In accepting his award, Tā Pou said he was pleased to receive the award “not for myself but for the Māori language. I am merely the hand that held the pen that gives life to the Māori language.”

Congratulations and commiserations one and all. All of the books can be purchased at Unity Books Wellington and Auckland. Many of the writers are appearing at the spectacular Auckland Writers Festival which is on now (programme is online here). 

Whiskey sours to all of those who make these awards viable: Ockham Residential, Creative New Zealand, the late Jann Medlicott and the Acorn Foundation, Mary and Peter Biggs CNZM, Booksellers Aotearoa New Zealand, the Mātātuhi Foundation, and the Auckland Writers Festival.

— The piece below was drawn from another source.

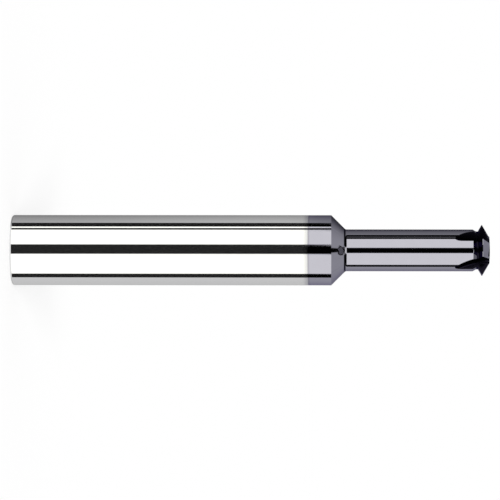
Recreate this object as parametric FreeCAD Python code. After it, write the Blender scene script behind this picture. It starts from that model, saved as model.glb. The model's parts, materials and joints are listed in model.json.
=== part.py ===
# A single-form thread mill, ground from one carbide rod and standing on its shank end.
# The axis is +Z, the origin is the centre of the shank's end face and the teeth are at the top.
# Lengths are in millimetres and angles in degrees.
import FreeCAD
import Part
import math
import os

# Shank
SHANK_DIAMETER = 9.525
SHANK_LENGTH = 43.31
END_CHAMFER = 0.2

# Cone and reduced neck
OVERALL_LENGTH = 64.7
NECK_DIAMETER = 5.67
CONE_ANGLE = 45.0
CONE_FILLET = 0.4

# Groove behind the teeth, with its short taper down from the neck
GROOVE_DIAMETER = 5.15
GROOVE_LENGTH = 0.8
GROOVE_TAPER_ANGLE = 30.0

# Teeth: one row of V profiles, relieved behind their edges
TOOTH_COUNT = 4
CUTTER_DIAMETER = 7.16
THREAD_ANGLE = 60.0
CREST_FLAT = 0.05
CREST_SETBACK = 1.0
LAND_ARC_RADIUS = 3.47
RELIEF_ANGLE = 4.8
FRONT_FACE_DIAMETER = 3.72

# Flutes: where a cutting edge lies, its rake, and the gullet ahead of it
EDGE_DIRECTION = 115.5
RAKE_ANGLE = -5.0
WEB_DIAMETER = 3.42
GULLET_ANGLE = 80.0
GULLET_RADIUS = 0.55
FLUTE_LENGTH = 4.7

# Seen from its teeth a left-hand cutter turns clockwise, and angles here grow the way it turns
HAND = -1

# How far a blank or a grinding wheel reaches past what it forms, and how far ahead of a gullet's sharp
# corner two teeth meet, which is behind the rounding and so inside the web
OVERRUN = 0.5
SEAM_ANGLE = 10.0

ORIGIN = FreeCAD.Vector(0, 0, 0)
AXIS = FreeCAD.Vector(0, 0, 1)


def polar(radius, angle, height=0.0):
    """The point at a radius from the axis, at an angle counted in the cutting direction."""
    turn = math.radians(angle)
    return FreeCAD.Vector(radius * math.cos(turn), HAND * radius * math.sin(turn), height)


def angle_of(offset):
    """The angle, counted in the cutting direction, at which an offset points."""
    return math.degrees(math.atan2(HAND * offset.y, offset.x))


def slope(degrees):
    """The run of a face for each millimetre of rise."""
    return math.tan(math.radians(degrees))


def revolved(points, centre, axis, sweep=360.0):
    """The solid that a closed outline of points makes as it turns about an axis."""
    outline = Part.makePolygon(points + points[:1])
    return Part.Face(outline).revolve(centre, axis, sweep)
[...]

And dirty martinis for the judges: The Jann Medlicott Acorn Prize for Fiction will be judged by reading advocate and former bookseller Juliet Blyth (convenor); writer, reviewer and literary festival curator Kiran Dass; and fiction writer Anthony Lapwood (Ngāti Ranginui, Ngāi Te Rangi, Ngāti Whakaue, Pākehā); and international judge Natalie Haynes.

Judging the Mary and Peter Biggs Award for Poetry will be poet, critic and editor Erik Kennedy (convenor); poet and performance writer Tru Paraha (Ngāti Hineāmaru, Te Kahu o Torongare ki Waiomio, Ngāti Te Tarawa); and author, editor and university lecturer Dougal McNeill.

The General Non-Fiction Award will be judged by journalist and academic Jim Tully ONZM (convenor), writer, editor, broadcaster and literary festival curator Kerry Sunderland; and academic, researcher and author Rebecca Kiddle (Ngāti Porou, Ngā Puhi).

The Booksellers Aotearoa New Zealand Award for Illustrated Non-Fiction will be judged by former radio broadcaster and book reviewer Lynn Freeman (convenor); arts advocate and former festival director Marianne Hargreaves; and artist, curator and writer Ane Tonga.

Te Mūrau o te Tuhi Māori Language Award judge, Paraone Gloyne (Raukawa ki Wharepūhunga, Ngāti Maniapoto).